Exercise directions ::
Extract every line from the records below that contains the word "frame".

Listed entries ::
┄┄┄┄┄┄┄┄┄┄

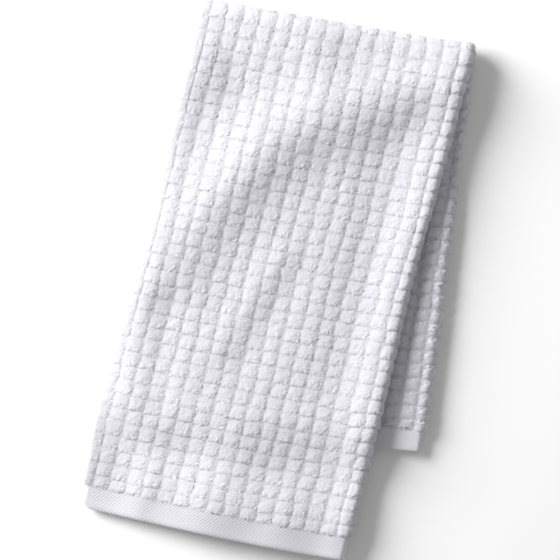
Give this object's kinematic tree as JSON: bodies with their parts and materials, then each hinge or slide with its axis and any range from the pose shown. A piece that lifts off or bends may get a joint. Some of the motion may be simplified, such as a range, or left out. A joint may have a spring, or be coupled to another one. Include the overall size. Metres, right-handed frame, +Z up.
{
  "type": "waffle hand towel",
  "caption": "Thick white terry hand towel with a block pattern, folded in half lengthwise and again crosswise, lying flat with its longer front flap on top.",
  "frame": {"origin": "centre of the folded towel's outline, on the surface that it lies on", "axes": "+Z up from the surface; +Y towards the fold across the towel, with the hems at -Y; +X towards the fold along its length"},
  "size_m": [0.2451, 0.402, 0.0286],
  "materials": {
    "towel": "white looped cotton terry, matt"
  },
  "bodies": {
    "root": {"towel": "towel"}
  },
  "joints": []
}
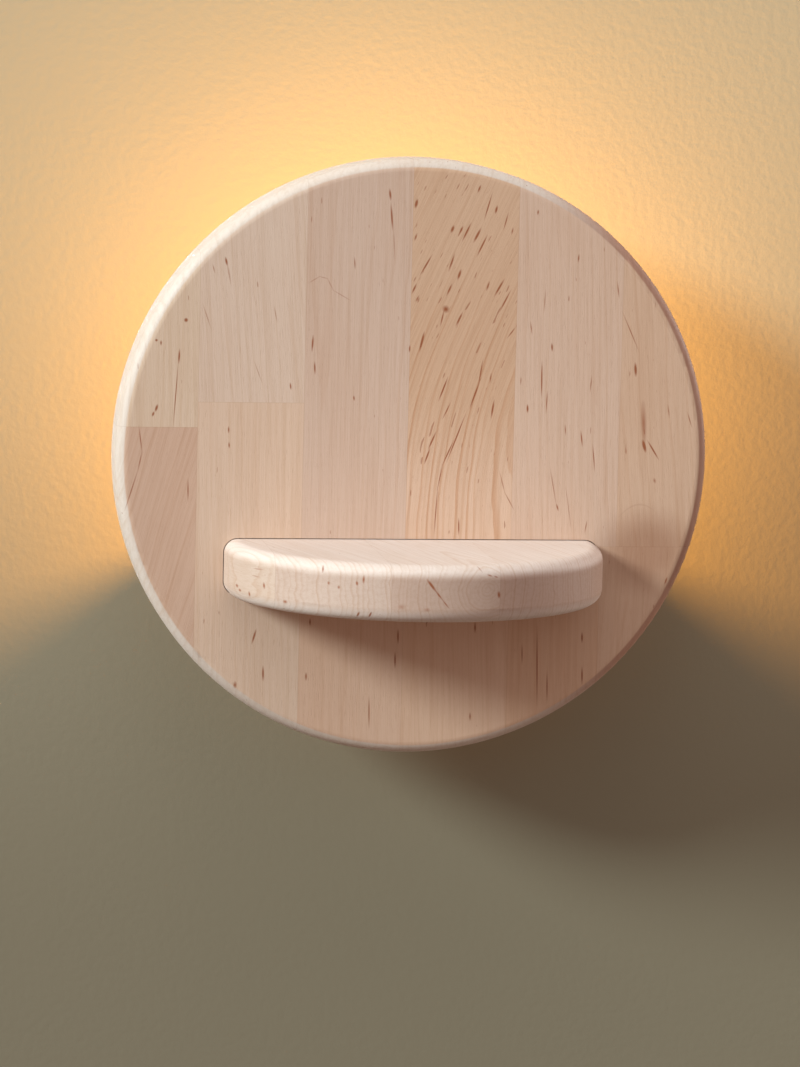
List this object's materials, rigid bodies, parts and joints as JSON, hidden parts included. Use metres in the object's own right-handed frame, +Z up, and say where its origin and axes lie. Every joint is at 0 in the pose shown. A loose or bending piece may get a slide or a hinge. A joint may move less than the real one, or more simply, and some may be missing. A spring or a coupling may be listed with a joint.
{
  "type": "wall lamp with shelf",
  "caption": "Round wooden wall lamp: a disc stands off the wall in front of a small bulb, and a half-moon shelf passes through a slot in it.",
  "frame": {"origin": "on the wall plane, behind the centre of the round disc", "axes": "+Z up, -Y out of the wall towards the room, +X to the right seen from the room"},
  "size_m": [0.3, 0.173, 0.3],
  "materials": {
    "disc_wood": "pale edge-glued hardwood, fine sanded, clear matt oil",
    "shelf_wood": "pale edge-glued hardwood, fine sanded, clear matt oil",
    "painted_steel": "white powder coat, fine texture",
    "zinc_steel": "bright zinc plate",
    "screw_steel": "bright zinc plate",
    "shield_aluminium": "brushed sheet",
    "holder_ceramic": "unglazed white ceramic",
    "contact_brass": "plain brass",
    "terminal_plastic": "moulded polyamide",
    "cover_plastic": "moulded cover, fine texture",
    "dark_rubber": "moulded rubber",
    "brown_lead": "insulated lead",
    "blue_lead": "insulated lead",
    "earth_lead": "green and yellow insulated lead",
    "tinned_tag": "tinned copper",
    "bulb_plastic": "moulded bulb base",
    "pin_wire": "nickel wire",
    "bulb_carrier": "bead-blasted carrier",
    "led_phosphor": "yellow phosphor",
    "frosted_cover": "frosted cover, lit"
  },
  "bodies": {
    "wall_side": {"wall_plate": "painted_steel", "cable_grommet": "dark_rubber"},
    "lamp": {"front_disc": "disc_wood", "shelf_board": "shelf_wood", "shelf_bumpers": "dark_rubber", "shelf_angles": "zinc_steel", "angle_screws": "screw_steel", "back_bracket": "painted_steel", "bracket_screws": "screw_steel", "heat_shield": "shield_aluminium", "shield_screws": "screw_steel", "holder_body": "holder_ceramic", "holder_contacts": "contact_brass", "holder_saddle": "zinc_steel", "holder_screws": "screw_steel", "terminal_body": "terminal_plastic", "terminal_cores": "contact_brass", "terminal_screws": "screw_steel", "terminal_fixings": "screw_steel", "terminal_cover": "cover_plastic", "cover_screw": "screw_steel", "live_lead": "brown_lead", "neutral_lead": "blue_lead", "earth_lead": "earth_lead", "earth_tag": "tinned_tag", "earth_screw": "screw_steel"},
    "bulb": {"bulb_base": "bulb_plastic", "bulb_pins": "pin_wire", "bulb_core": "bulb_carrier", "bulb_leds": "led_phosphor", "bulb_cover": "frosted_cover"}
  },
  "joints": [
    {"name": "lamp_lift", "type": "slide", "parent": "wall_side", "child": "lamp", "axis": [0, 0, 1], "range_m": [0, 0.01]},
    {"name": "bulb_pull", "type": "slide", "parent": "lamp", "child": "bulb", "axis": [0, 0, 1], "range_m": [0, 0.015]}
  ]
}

┄┄┄┄┄┄┄┄┄┄

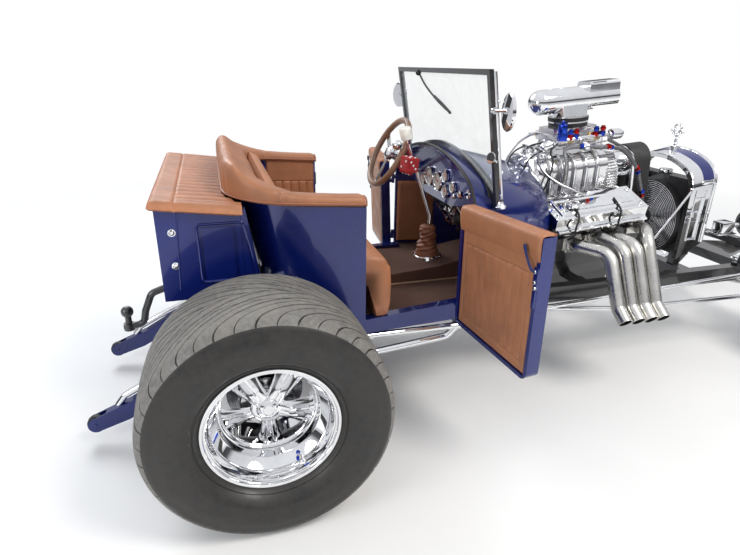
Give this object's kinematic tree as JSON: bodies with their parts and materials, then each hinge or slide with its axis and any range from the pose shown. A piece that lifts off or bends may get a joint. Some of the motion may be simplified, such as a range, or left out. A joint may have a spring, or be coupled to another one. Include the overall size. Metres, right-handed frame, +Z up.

┄┄┄┄┄┄┄┄┄┄

Response to this exercise ::
Give this object's kinematic tree as JSON: bodies with their parts and materials, then each hinge or slide with its axis and any range from the pose shown. A piece that lifts off or bends may get a joint. Some of the motion may be simplified, such as a range, or left out. A joint may have a spring, or be coupled to another one. Include the overall size. Metres, right-handed frame, +Z up.
  "frame": {"origin": "centre of the folded towel's outline, on the surface that it lies on", "axes": "+Z up from the surface; +Y towards the fold across the towel, with the hems at -Y; +X towards the fold along its length"},
List this object's materials, rigid bodies, parts and joints as JSON, hidden parts included. Use metres in the object's own right-handed frame, +Z up, and say where its origin and axes lie. Every joint is at 0 in the pose shown. A loose or bending piece may get a slide or a hinge. A joint may move less than the real one, or more simply, and some may be missing. A spring or a coupling may be listed with a joint.
  "frame": {"origin": "on the wall plane, behind the centre of the round disc", "axes": "+Z up, -Y out of the wall towards the room, +X to the right seen from the room"},
Give this object's kinematic tree as JSON: bodies with their parts and materials, then each hinge or slide with its axis and any range from the pose shown. A piece that lifts off or bends may get a joint. Some of the motion may be simplified, such as a range, or left out. A joint may have a spring, or be coupled to another one. Include the overall size. Metres, right-handed frame, +Z up.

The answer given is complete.